The People Have Rejected Silence
The most significant feature of the current protests is that fear no longer appears to be working as effectively as before. Despite bans, arrests, firing, tear gas, communication restrictions and heavy deployment, people continue to gather, march and shut down markets. This shows that the grievances are not shallow. They are rooted in lived experience.
The protests in Muzaffarabad, Rawalakot, Kotli, Bhimber, Dadyal, Palandri and Sudhnoti reflect a wider emotional rupture between the people and the Pakistani state. The demonstrations are not simply about today’s violence. They are about years of perceived neglect, economic pressure, political manipulation and the denial of meaningful rights.
Accountability Must Replace Repression
Pakistan’s immediate responsibility is clear. It must stop the use of force against civilians, restore communications, release peaceful activists, allow independent reporting and open serious dialogue with legitimate representatives of the people. It must also address the structural issues behind the movement rather than reducing every demand to a security conspiracy.
The international community should not allow Pakistan to hide behind selective narratives. Human rights cannot be defended in speeches while being violated on the streets. The deaths and injuries in PoJK require scrutiny. The allegations of internet shutdowns, arbitrary arrests and excessive force require investigation.

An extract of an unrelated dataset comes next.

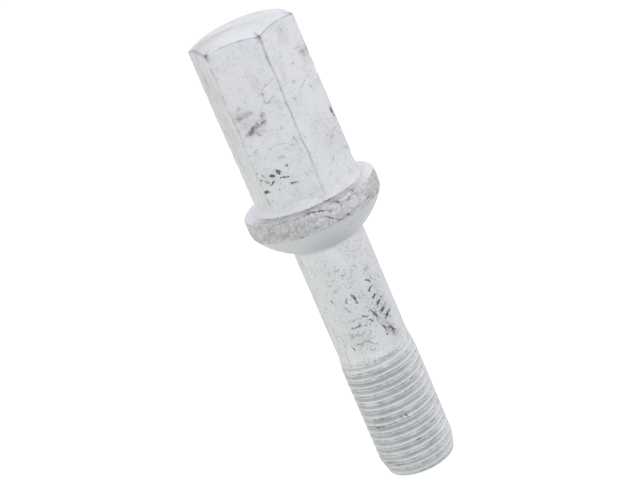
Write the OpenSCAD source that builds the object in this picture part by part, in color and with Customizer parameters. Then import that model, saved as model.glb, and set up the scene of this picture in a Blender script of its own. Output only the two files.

The demands of the people require political engagement, not suppression.
Conclusion: PoJK Is No Longer Accepting Pakistan’s Script
The protests in PoJK have exposed the distance between Pakistan’s rhetoric and reality. Islamabad’s claim of standing for Kashmir has been weakened by its own conduct toward Kashmiris under its control. The people are demanding dignity, rights, representation and relief. Instead of listening, the state has responded with force, restrictions and criminalisation.
PoJK today is not witnessing a temporary disturbance. It is witnessing the collapse of a manufactured narrative. The people on the streets are making it clear that symbolic freedom without real rights is not freedom. Pakistan can continue to call the region “Azad,” but the shutdowns, slogans, marches, deaths and defiance tell a different story. The real voice of PoJK is now speaking from the streets, and it is speaking against Pakistan’s control, neglect and repression.